→ **Directive**: The data below holds a line containing "obj.parent = None" and a line containing "UNEVEN_FROM, UNEVEN_FULL = 0.05, 0.6"; please quote exactly those two lines and every line between them, and nothing else.

→ **Dataset section**:
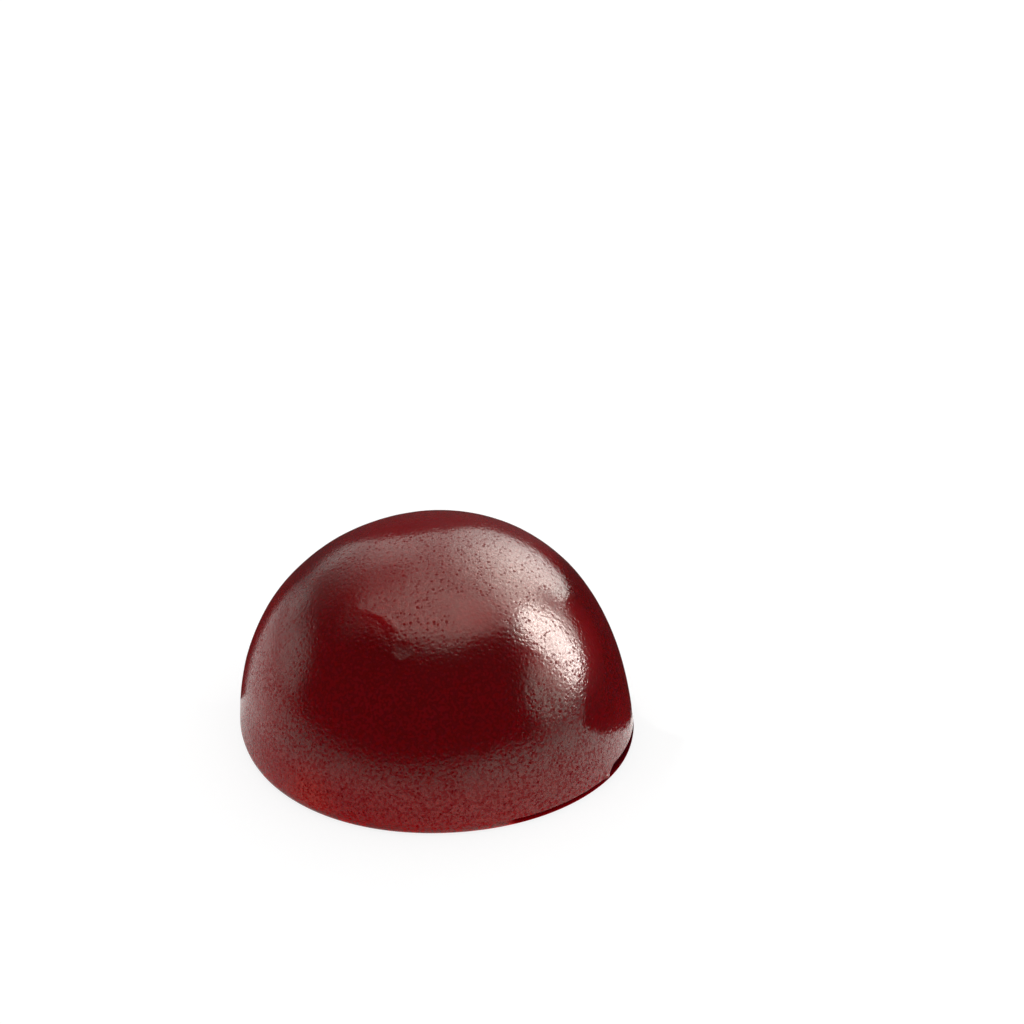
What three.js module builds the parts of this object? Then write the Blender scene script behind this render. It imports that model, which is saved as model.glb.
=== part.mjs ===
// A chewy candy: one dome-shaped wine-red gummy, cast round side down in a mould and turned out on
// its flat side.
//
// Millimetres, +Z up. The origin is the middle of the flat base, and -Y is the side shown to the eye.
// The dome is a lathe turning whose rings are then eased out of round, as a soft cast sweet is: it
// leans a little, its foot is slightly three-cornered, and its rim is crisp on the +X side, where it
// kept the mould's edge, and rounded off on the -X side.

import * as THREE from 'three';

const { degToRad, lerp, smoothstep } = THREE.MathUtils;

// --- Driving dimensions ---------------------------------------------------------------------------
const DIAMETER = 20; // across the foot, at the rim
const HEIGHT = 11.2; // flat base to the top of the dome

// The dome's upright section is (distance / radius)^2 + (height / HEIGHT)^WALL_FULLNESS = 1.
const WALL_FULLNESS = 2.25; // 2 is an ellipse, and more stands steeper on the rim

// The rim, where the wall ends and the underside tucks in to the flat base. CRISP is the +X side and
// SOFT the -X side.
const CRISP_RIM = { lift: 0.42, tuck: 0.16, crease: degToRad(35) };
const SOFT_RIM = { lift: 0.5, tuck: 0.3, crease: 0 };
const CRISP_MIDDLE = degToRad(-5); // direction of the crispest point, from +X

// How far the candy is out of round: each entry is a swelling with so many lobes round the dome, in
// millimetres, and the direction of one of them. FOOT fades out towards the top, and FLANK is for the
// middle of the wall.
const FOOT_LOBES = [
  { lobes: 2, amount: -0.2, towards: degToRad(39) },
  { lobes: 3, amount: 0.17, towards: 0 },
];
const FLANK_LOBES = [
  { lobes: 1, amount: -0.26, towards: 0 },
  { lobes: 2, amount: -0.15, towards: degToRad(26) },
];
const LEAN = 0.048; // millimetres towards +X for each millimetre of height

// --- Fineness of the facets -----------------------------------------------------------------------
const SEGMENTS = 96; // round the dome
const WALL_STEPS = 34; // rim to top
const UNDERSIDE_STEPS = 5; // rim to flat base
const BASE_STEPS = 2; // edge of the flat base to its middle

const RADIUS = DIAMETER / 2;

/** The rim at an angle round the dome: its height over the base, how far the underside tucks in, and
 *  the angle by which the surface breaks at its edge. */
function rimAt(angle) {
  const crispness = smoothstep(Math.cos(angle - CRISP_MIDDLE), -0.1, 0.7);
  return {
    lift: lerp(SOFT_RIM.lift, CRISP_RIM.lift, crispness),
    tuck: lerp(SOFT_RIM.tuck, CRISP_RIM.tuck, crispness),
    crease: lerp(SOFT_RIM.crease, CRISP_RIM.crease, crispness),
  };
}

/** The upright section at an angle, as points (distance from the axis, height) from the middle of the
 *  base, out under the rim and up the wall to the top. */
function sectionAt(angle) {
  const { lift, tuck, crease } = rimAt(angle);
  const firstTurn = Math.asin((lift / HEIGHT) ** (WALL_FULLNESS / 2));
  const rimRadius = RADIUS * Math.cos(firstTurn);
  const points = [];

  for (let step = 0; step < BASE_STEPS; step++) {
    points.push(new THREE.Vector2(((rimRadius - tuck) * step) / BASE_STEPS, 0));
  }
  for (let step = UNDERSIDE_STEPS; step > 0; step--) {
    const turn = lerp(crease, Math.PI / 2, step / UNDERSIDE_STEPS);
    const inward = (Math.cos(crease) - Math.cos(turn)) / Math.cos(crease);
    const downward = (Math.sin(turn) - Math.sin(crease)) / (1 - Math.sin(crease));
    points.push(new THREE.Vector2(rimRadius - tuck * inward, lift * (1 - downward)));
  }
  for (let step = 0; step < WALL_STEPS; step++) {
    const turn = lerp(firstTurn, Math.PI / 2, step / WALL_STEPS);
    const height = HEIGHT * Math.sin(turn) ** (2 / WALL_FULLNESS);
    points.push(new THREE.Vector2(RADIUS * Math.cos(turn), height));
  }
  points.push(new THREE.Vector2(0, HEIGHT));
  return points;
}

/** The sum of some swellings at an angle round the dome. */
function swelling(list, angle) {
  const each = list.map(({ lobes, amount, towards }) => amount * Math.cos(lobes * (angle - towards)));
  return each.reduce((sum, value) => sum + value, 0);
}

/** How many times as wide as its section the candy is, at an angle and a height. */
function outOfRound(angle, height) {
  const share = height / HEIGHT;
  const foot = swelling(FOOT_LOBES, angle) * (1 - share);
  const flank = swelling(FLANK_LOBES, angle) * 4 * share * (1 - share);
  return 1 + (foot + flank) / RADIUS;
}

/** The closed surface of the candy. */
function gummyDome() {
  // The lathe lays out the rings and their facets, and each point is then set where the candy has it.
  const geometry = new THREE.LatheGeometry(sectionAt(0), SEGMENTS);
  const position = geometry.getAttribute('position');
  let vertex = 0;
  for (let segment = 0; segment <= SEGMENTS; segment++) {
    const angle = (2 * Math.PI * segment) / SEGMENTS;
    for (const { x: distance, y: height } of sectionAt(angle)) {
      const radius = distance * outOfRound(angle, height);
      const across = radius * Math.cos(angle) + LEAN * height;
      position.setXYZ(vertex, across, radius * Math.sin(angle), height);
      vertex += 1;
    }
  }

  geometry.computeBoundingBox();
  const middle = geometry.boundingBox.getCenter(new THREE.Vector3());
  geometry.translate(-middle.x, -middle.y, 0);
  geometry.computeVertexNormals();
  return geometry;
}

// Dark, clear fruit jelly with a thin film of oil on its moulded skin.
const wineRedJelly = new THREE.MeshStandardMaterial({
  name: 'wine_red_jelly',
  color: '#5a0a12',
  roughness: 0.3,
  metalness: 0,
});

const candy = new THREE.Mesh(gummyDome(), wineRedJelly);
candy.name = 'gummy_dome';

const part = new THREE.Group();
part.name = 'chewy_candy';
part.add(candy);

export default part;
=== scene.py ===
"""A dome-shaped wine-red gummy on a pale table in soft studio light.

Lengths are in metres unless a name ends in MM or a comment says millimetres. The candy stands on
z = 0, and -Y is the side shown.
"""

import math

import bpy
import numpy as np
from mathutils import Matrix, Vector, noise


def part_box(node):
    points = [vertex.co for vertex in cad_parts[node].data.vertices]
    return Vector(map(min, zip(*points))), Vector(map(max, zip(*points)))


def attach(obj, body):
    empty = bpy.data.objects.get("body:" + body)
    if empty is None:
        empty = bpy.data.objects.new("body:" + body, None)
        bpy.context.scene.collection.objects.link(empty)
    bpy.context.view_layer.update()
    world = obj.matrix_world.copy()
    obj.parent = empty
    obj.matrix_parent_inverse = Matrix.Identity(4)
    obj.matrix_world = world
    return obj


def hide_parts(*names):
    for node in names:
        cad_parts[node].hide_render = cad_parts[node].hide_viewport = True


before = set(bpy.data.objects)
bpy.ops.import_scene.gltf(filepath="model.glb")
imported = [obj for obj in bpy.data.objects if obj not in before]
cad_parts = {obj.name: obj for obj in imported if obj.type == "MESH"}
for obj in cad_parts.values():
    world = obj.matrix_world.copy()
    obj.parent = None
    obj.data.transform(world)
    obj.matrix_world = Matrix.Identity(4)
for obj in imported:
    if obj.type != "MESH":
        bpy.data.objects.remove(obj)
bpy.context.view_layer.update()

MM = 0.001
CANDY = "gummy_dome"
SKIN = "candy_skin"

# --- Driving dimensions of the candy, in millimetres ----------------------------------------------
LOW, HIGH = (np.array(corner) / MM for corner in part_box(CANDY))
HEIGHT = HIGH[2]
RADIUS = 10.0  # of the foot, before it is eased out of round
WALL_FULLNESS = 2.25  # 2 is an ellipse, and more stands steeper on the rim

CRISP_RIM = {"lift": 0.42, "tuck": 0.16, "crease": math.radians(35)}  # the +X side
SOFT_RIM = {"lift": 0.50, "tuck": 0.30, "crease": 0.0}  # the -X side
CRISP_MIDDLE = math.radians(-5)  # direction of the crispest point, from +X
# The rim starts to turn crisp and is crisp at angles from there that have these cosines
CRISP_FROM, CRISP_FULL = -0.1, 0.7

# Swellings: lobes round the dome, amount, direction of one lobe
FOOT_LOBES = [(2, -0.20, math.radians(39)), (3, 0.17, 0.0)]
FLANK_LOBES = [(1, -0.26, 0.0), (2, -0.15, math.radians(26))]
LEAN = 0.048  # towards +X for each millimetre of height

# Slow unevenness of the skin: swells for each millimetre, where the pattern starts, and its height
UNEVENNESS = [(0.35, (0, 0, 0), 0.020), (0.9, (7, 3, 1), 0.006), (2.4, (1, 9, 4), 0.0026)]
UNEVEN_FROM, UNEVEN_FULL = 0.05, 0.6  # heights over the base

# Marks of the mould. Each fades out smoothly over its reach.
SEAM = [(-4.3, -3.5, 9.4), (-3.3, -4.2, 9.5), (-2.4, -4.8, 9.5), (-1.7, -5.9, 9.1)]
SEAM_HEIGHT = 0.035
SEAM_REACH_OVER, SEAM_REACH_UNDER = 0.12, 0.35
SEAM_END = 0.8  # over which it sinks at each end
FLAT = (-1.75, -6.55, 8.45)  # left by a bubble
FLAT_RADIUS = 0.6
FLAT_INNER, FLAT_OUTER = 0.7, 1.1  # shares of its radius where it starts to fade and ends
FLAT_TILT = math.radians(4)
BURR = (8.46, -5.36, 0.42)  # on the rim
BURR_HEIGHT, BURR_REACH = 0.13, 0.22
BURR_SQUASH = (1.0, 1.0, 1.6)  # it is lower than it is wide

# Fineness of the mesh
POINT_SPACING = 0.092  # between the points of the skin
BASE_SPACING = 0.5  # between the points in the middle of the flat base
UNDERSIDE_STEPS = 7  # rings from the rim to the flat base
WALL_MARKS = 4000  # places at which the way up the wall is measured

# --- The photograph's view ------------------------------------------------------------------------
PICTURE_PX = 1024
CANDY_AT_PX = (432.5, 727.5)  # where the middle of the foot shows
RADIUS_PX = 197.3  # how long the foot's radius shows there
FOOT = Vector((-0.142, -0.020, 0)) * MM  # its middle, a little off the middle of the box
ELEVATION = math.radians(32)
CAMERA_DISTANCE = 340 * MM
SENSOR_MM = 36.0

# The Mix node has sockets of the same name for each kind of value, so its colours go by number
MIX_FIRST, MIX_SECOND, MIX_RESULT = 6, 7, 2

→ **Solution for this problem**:
    obj.parent = None
    obj.data.transform(world)
    obj.matrix_world = Matrix.Identity(4)
for obj in imported:
    if obj.type != "MESH":
        bpy.data.objects.remove(obj)
bpy.context.view_layer.update()

MM = 0.001
CANDY = "gummy_dome"
SKIN = "candy_skin"

# --- Driving dimensions of the candy, in millimetres ----------------------------------------------
LOW, HIGH = (np.array(corner) / MM for corner in part_box(CANDY))
HEIGHT = HIGH[2]
RADIUS = 10.0  # of the foot, before it is eased out of round
WALL_FULLNESS = 2.25  # 2 is an ellipse, and more stands steeper on the rim

CRISP_RIM = {"lift": 0.42, "tuck": 0.16, "crease": math.radians(35)}  # the +X side
SOFT_RIM = {"lift": 0.50, "tuck": 0.30, "crease": 0.0}  # the -X side
CRISP_MIDDLE = math.radians(-5)  # direction of the crispest point, from +X
# The rim starts to turn crisp and is crisp at angles from there that have these cosines
CRISP_FROM, CRISP_FULL = -0.1, 0.7

# Swellings: lobes round the dome, amount, direction of one lobe
FOOT_LOBES = [(2, -0.20, math.radians(39)), (3, 0.17, 0.0)]
FLANK_LOBES = [(1, -0.26, 0.0), (2, -0.15, math.radians(26))]
LEAN = 0.048  # towards +X for each millimetre of height

# Slow unevenness of the skin: swells for each millimetre, where the pattern starts, and its height
UNEVENNESS = [(0.35, (0, 0, 0), 0.020), (0.9, (7, 3, 1), 0.006), (2.4, (1, 9, 4), 0.0026)]
UNEVEN_FROM, UNEVEN_FULL = 0.05, 0.6  # heights over the base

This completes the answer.